Inline versus deferred

The last design tension was when synthesis happens. Two options.

Inline: the user types /diary at the end of a session, and Claude — with the full reasoning trace still in its active context — writes the entry. The texture of why things happened is right there in the conversation. Deferred: the SessionEnd hook fires a small prompt-type hook that synthesizes from events.jsonl alone, or alternatively the next session's first turn reads the previous session's events and writes the entry retrospectively.

Deferred is appealing because it doesn't compete with the user's attention at end of session, and because fresh context produces cleaner prose. But deferred only has the events log, not the reasoning trace. The events log tells you what files were edited and what commands ran, with exit codes; it does not tell you that I pushed back on a design decision and steered to a different approach, or that Claude considered approach A, sketched it out, and rejected it before approach B.

That texture only lives in the active context. So inline won — manual /diary invocation while the session is still alive, with the events log as one input among several, the conversation itself as the other. The hooks still capture events deterministically the whole time, so even if /diary never gets typed, the audit trail is there to reconstruct later.

This also rules out an automatic SessionEnd auto-synthesizer, which would have been the obvious nice-to-have. By the time SessionEnd fires, the main session is gone. A prompt-type hook at that point synthesizes from a stripped context, which produces exactly the auto-generated-changelog feel I wanted to avoid.

Shipping it

The skill is at ikangai/claude-skills/diary. The whole thing is one SKILL.md (voice rules, synthesis workflow, when-to-invoke decision rule), one bash script (log-event.sh, ninety-odd lines, defensive, exits zero on every failure mode so a misconfigured hook never breaks a Claude Code session), and three reference docs (voice examples, hooks setup, events schema).

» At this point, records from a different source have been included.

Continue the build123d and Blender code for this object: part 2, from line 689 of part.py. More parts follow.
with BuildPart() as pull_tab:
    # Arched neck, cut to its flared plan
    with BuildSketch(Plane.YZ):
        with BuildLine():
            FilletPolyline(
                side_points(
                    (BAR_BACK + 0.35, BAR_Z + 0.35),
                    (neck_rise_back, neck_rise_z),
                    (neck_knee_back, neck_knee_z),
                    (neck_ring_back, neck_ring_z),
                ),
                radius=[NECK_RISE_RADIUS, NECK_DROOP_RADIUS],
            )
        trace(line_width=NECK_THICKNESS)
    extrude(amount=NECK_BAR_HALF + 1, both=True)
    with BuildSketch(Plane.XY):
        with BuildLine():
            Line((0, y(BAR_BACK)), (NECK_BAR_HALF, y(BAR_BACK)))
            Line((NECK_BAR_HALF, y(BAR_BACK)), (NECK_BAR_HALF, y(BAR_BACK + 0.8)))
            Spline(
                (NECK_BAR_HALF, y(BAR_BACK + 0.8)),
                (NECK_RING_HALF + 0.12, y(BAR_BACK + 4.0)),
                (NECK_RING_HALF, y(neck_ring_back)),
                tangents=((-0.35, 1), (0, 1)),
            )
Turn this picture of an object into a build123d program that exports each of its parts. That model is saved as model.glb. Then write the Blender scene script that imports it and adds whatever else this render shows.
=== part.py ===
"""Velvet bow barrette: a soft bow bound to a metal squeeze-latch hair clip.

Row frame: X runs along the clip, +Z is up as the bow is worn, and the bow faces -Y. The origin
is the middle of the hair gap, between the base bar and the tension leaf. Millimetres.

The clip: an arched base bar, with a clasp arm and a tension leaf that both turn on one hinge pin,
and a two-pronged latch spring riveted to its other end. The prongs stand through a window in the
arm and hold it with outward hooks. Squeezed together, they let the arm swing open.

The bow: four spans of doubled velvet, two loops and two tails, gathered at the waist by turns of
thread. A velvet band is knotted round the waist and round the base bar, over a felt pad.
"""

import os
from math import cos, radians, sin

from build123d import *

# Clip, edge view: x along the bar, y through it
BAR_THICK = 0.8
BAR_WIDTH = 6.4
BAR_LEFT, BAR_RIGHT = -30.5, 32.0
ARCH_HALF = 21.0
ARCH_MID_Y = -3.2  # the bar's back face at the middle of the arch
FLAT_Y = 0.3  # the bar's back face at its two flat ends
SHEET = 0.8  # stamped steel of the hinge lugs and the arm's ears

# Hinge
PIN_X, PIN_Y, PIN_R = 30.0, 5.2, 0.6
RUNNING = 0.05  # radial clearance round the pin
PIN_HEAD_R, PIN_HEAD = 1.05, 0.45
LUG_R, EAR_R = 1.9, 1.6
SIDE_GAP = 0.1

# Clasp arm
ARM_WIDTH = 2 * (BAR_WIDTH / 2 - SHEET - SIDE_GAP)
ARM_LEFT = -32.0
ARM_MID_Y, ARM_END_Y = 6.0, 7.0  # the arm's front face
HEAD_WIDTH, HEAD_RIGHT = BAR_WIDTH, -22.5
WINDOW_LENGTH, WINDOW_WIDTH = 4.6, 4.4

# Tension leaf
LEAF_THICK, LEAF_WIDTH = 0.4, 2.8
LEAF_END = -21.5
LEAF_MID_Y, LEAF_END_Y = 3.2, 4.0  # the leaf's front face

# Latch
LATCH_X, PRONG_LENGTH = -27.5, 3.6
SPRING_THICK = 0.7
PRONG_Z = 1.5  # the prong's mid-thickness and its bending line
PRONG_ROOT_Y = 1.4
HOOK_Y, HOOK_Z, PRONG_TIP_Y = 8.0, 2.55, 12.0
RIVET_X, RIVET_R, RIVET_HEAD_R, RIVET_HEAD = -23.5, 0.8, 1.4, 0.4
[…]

Five hook events get captured: Write/Edit/MultiEdit (state changes to files), Bash (commands and exit codes — failures are the moments worth retelling later), UserPromptSubmit (user feedback and course-corrections), SubagentStop (sub-agent task returns), and Stop (turn-final messages, optional). Read, Grep, Glob, LS are deliberately not captured — those are reconnaissance, not narrative. Capturing them would bury the events log in noise.

Long fields truncate at five hundred characters. The script wraps every hook payload with a normalized envelope and writes one line to .dev-diary/.events.jsonl. If jq is missing it logs a sentinel event with "error": "jq_not_installed" so the missing dependency is visible without breaking anything. Whole script fits on one screen.

The diary itself lives at .dev-diary/ at the project root, gitignored by default. Entries are YYYY-MM-DD-<slug>.md. The audit trail is .events.jsonl. The synthesis side reads both — the events to anchor the timeline, the active session to fill in the texture — and writes one paragraph of first-person past-tense prose, with the lesson sentence at the end if one was earned.

The diary will document its own continued development. That's the kind of self-referential thing that's only useful if it actually works, so I will find out. v0 is shipped; if entries stop getting written, or get written badly, the skill itself needs work, and that work will be documented in the diary, and that documentation will be the first real test of whether any of this was a good idea.